W miniony wtorek 30 maja strażnicy graniczni lotniska w Jasionce zostali poinformowani, że przy stanowiskach odpraw biletowych pozostawiono bagaż. – Zawartość torby nie była widoczna, nikt też z podróżnych nie wiedział, do kogo ona należy – relacjonuje Anna Michalska z Bieszczadzkiego Oddziału Straży Granicznej.
Pogranicznicy przejrzeli zapis z monitoringu, by ustalić właściciela bagażu. Prośbę, by się on zgłosił podano również za pośrednictwem lotniskowych głośników. Bez skutku. Funkcjonariusze SG rozpoczęli więc sprawdzać bagaż pod kątem pirotechnicznym. Na miejsce sprowadzono psa wyszkolonego do wykrywania materiałów wybuchowych i broni.
Po około godzinie do pograniczników zgłosiła się 51-letnia obywatelka Irlandii, która przyznała się, że to do niej należy torba. Za swoje roztargnienie została ukarana 300-złotowym mandatem.
Zaledwie dwa dni wcześniej , ale tym razem na parkingu przed terminalem pasażerskim, bagaż pozostawił 25-letni mieszkaniec Rzeszowa. Na początku maja o swoim bagażu „zapomniała” 30-letnia mieszkanka województwa dolnośląskiego. Oni również otrzymali mandaty karne.

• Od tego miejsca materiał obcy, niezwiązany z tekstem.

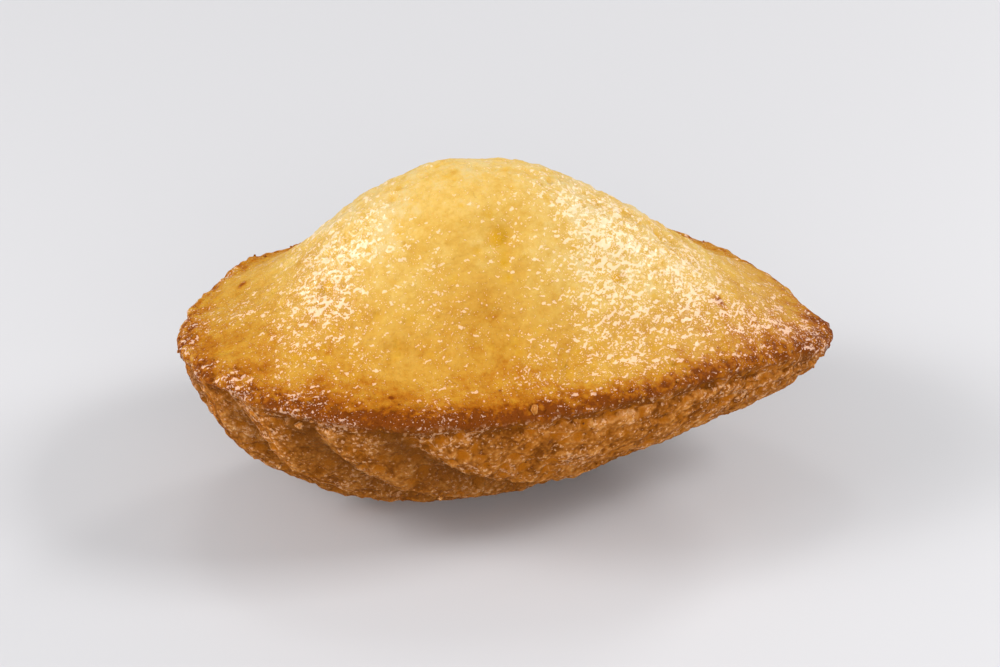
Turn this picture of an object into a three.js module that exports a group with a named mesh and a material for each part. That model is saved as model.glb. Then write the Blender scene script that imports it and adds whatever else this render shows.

W tym roku funkcjonariusze z Placówki Straży Granicznej w Rzeszowie – Jasionce interweniowali już 10 razy w sprawie bagażów pozostawionych bez opieki. Pogranicznicy twierdzą, że za każdym razem pasażerowie doprowadzają w takich sytuacjach do uruchomienia procedur bezpieczeństwa oraz utrudniania prawidłowego funkcjonowanie lotniska.
Zbliżający się okres wakacji to także czas wzmożonych podróży. – Za pozostawienie na lotnisku bagażu bez nadzoru grozą podróżnym sankcje karne w postaci mandatu – przypomina Anna Michalska.